Beautiful Failures author Lucy Clark dispels some well-worn education myths.
There are many accepted wisdoms about the way we educate our kids, and we generally have such a healthy respect for authority that we never question them. It’s only when things go wrong – as they did for my daughter – that we start looking at them from a completely different perspective. I think of Beautiful Failures as an incredible journey of discovery that started with me questioning the overarching accepted wisdom that ‘school is not for everyone’.
Shouldn’t school be for everyone? Why are so many kids disengaged or feeling wrong at school? As I asked questions I saw more and more accepted wisdoms turning on their heads. Here are some of the things I learnt.
Competition is not necessary for a good education.
This was probably the most confronting notion for parents to accept as I talked to them about learning. We have all ingested the message that competing with one another is the way to get ahead, and when we see education as a race to be won – you’ve got to beat the next kid – we assume that competition is the very foundation to education. It’s not.
Stage not age.
This is challenging – little kids in classes with bigger kids and vice-versa? Yet when you think about it, school is the only time in life we advance in age groups. With up to six years’ ability variance in classes, it makes so much sense to consider grouping kids by ability rather than by age. Doing so is proven to reduce bullying, too.
Stop talking about grades.
We have become obsessed with outcomes. Grades, letters, scores – they are the easy handles we hang onto to check how well our kids are doing. They don’t even begin to tell the whole story. Stop talking to your kids about whether they are going to get an A or a B, and start talking to them about what they are learning, what they like about it; and find out what sort of learner they are.
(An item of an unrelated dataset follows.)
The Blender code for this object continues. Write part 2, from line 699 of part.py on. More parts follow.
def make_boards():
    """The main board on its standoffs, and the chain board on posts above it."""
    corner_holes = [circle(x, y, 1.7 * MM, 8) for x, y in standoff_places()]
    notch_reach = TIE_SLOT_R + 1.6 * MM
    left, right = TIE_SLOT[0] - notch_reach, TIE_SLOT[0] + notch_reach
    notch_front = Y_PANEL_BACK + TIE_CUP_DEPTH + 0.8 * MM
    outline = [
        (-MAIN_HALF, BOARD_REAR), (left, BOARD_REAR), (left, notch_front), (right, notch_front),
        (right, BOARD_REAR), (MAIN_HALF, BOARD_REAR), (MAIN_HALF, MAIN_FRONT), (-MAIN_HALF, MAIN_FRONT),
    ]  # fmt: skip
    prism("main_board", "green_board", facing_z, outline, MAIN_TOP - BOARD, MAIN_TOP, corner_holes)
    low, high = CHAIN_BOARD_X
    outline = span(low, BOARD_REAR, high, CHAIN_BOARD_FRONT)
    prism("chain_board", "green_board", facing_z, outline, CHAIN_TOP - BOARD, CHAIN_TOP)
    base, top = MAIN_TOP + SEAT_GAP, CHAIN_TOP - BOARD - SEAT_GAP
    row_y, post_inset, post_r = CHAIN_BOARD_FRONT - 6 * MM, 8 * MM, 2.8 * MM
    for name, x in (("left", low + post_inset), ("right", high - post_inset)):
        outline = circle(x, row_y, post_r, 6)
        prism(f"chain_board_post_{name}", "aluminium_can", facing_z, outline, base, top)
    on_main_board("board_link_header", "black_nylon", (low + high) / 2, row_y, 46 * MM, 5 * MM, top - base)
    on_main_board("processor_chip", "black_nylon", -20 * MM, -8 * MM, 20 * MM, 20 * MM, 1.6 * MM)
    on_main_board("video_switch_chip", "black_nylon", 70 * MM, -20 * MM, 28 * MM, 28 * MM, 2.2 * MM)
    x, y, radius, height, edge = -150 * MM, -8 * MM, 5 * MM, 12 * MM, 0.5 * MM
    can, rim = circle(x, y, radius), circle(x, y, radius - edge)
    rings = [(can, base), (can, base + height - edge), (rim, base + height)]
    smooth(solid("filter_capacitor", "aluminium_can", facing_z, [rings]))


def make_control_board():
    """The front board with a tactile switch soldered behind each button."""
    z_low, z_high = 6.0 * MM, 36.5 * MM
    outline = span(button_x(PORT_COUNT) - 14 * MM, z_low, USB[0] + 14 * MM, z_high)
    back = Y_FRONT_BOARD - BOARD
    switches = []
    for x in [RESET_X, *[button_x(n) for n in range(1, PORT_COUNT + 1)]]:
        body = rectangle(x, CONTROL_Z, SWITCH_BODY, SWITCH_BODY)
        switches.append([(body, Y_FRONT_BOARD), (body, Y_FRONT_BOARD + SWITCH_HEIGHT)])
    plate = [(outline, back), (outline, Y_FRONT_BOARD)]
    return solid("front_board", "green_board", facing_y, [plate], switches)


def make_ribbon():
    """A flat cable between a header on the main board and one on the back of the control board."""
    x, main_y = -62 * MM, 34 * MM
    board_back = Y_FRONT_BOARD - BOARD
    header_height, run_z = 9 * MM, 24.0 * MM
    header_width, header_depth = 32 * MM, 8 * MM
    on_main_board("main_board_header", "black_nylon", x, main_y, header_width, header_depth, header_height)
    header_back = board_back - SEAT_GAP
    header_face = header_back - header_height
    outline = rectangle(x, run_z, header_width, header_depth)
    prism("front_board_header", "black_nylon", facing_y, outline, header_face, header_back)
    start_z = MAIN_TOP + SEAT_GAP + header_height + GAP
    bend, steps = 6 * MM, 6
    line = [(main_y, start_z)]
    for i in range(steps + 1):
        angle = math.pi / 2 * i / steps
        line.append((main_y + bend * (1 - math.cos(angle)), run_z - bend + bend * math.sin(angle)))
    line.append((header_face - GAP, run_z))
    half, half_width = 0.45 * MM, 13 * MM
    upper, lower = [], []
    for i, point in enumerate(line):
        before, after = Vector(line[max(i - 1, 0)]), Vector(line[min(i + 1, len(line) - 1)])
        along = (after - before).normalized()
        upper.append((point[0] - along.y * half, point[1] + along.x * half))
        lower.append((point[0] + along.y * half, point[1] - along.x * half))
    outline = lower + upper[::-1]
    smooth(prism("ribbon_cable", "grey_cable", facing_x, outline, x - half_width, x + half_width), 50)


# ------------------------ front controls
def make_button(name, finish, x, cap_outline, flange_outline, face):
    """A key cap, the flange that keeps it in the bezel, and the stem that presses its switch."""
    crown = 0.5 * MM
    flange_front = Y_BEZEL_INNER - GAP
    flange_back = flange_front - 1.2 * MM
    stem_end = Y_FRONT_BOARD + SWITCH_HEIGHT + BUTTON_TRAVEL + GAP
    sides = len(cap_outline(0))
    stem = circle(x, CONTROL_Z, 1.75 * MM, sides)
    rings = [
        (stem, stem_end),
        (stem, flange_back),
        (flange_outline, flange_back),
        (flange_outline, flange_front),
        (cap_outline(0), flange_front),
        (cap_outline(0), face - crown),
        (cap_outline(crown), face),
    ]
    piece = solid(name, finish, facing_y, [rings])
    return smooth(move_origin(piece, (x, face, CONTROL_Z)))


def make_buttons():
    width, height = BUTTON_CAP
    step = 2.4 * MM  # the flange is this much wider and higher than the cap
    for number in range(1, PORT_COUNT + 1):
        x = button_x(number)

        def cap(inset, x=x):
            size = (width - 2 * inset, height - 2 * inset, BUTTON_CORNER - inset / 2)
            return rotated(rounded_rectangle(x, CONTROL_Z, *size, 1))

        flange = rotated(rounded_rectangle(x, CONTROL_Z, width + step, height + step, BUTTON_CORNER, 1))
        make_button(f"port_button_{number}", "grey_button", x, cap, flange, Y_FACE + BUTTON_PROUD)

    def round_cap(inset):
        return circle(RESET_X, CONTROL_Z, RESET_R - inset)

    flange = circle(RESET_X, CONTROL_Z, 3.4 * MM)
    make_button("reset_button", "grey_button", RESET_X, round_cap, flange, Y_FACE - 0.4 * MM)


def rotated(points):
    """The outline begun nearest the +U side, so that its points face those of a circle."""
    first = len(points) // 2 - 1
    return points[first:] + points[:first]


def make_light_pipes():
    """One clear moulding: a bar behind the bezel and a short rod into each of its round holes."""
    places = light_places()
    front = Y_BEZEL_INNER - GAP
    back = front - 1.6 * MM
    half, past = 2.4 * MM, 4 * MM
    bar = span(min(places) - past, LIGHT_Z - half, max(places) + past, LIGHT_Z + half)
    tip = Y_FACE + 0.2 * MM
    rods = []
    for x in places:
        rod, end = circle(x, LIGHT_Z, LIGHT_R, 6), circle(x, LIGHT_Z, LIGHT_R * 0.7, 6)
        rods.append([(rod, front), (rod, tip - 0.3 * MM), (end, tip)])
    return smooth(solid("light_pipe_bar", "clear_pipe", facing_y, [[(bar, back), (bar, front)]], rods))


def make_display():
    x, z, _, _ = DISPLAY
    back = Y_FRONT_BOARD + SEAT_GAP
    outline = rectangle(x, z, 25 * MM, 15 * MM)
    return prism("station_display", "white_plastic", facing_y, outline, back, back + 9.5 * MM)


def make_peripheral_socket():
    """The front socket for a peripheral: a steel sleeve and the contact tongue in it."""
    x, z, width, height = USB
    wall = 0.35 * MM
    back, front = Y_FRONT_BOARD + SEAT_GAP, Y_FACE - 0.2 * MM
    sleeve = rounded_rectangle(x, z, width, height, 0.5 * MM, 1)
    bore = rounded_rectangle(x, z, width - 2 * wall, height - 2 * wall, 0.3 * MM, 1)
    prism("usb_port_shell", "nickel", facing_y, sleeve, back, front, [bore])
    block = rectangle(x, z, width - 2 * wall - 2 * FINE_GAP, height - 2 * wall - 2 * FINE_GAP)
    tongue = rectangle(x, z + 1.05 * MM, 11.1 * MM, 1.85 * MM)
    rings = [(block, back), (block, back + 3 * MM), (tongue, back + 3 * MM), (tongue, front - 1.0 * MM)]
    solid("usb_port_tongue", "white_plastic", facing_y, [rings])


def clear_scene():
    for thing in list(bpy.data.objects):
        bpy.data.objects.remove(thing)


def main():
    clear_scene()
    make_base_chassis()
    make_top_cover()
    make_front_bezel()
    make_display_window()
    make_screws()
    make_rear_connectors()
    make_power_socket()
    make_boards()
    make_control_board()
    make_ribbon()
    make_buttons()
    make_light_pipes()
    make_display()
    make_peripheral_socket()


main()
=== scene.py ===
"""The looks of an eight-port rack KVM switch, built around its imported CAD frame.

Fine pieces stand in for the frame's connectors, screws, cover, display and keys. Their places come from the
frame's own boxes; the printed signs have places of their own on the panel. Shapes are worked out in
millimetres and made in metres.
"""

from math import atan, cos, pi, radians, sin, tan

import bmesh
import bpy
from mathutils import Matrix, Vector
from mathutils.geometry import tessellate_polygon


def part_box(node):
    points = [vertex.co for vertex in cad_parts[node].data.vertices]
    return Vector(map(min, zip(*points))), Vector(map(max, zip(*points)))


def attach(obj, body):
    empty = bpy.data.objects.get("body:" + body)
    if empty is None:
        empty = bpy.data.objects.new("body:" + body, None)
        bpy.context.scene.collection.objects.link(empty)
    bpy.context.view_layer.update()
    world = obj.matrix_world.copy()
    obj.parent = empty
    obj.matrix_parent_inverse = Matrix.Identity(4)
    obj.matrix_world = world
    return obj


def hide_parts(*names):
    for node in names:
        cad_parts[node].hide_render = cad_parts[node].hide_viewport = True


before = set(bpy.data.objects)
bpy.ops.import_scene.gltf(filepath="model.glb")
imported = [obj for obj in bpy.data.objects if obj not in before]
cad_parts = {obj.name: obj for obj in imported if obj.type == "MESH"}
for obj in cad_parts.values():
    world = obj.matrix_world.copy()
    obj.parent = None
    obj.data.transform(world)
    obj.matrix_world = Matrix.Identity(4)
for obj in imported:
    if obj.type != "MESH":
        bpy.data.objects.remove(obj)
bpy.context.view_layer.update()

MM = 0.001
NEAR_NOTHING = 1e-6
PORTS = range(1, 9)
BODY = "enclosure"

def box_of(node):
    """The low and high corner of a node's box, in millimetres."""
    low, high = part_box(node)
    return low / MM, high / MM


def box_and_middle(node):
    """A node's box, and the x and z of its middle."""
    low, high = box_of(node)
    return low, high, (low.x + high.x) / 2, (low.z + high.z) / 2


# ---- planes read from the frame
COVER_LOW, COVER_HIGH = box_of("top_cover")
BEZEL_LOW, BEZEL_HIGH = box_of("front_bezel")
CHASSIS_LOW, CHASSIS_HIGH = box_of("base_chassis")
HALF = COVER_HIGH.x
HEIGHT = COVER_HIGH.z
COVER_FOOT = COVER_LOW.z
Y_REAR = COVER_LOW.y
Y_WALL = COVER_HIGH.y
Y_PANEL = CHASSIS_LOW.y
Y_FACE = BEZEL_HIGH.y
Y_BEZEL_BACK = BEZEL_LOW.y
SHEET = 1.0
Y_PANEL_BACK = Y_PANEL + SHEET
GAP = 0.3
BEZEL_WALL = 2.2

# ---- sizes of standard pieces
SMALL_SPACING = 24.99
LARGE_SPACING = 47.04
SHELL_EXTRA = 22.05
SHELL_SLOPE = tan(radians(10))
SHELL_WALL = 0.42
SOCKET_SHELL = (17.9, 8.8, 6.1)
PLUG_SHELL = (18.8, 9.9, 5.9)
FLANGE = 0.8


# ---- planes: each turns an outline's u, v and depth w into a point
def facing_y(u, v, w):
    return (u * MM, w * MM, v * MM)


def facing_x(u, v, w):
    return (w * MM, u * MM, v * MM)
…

Put kids in charge of their learning.
What? Let kids run the show? Aren’t the teachers in charge? Well, yes, they are, but as kids get older if they are more involved with their own learning they will become more engaged with the material and much more likely to actually enjoy their education.
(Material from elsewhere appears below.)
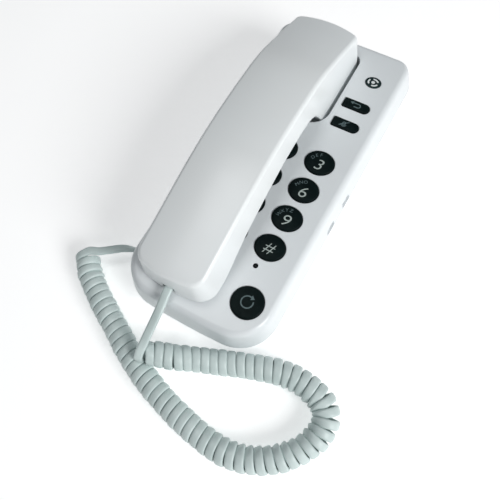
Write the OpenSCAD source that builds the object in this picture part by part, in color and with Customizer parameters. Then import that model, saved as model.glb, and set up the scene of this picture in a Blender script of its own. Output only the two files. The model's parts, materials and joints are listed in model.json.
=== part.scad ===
// Slimline telephone: a base that hangs on a wall or lies on a table, a handset
// that rests on it, and a curly cord between the two.
// Millimetres. +Z points out of the keypad face, +Y runs towards the ear end, and
// the origin is on the table under the middle of the base.

/* [Base] */
// Width of the base at its parting line
base_w = 94; // [92:0.5:98]
// Length of the base at its parting line
base_l = 210; // [208:1:212]
// Height of the keypad face above the table
face_z = 30; // [29.5:0.5:31]
// Height of the line where the two base shells meet
seam_z = 14; // [13.5:0.5:14.5]
// Radius of the base's corners at the mouth end, seen from above
base_corner = 18; // [14:1:20]
// Radius of the base's corners at the ear end
ear_corner = 12; // [11:1:14]
// Wall thickness of every shell
wall = 2.2; // [2:0.1:2.4]
// Height of the rubber feet below the base
foot_h = 2; // [1.5:0.5:2.5]

/* [Keypad] */
// Distance between the three columns of keys
col_pitch = 24.4; // [24:0.2:25]
// Distance between the four rows of keys
row_pitch = 20; // [19.5:0.5:20.5]
// Width of an oval key
key_w = 18.2; // [17:0.2:19]
// Depth of an oval key
key_d = 15.9; // [15:0.2:17]
// Diameter of the round redial key
redial_d = 18.8; // [18:0.2:19.4]
// Length of the two function keys
func_w = 16.9; // [16:0.1:17]
// Width of the two function keys
func_d = 6.7; // [6:0.1:7]
// How far a key stands above the face
key_proud = 1.1; // [0.9:0.1:1.6]
// How far a key travels
key_travel = 1.2; // [0.8:0.1:1.3]

/* [Handset] */
// Position of the handset's centre line
hs_x = -11.5; // [-12:0.5:-10]
// End of the handset at the mouth
mouth_y = -94.8; // [-96:0.2:-94]
// End of the handset at the ear
ear_y = 98.4; // [97.6:0.2:98.6]
// Half width of the handset's top
top_half = 21.5; // [21:0.5:23]
// Radius along the handset's top edges
top_edge = 3; // [2.5:0.5:5]

/* [Cord] */
// Width of the flat cord
cord_w = 5; // [4.8:0.1:5.2]
// Thickness of the flat cord
cord_t = 2.6; // [2.4:0.1:2.8]
// Outer diameter of the curly part
coil_d = 15; // [14:0.5:15]

/* [Hidden] */

// Circles and key outlines
$fn = 48;
// Running gap round a key and round a switch knob
gap = 0.35;
// Thickness of the keypad face
plate_t = 2.5;
plate_z = face_z - plate_t;
// Circuit board and the rubber mat on it
board_t = 1.6;
board_z = face_z - 11.1;
mat_z = board_z + board_t;
// Lip that keeps a key under the face
lip_t = 1.2;
lip_z = plate_z - 0.3 - lip_t;
// Bottom of a key's plunger, clear of the dome under it at full travel
stem_z = mat_z + 2.5 + 0.3 + key_travel;

first_row_y = 13;
KEY_NAMES = ["key_1", "key_2", "key_3", "key_4", "key_5", "key_6", "key_7", "key_8", "key_9",
             "key_star", "key_0", "key_hash"];
function key_at(i) = [(i % 3 - 1) * col_pitch, first_row_y - floor(i / 3) * row_pitch];
redial_at = [29, -80.5];
recall_at = [26.3, 58];
mute_at = [26.3, 43];
badge_at = [28, 78];
lens_at = [22.5, -60];

// How far the middle of the base's mouth end bows out
mouth_bow = 2.5;
// The same at the ear end
ear_bow = 0.5;

// Well in the face that takes the ear cup
well_half = 25.6;
well_y0 = 35.5;
well_y1 = 92.5;
well_corner = 11.5;
well_ear_corner = 5;
well_floor = face_z - 13;
tub_wall = 1.5;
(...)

Generally broaden notions of success.
We measure such a small element of kids’ outcomes, so we have come to believe that academic results are all that matter. Not only is this misguided, but a dogged focus on academic outcomes is bad for learning, and bad for kids. We must pay attention to the softer skills children have – their creativity and their emotional intelligence, for example − and look at other ways for them to feel smart.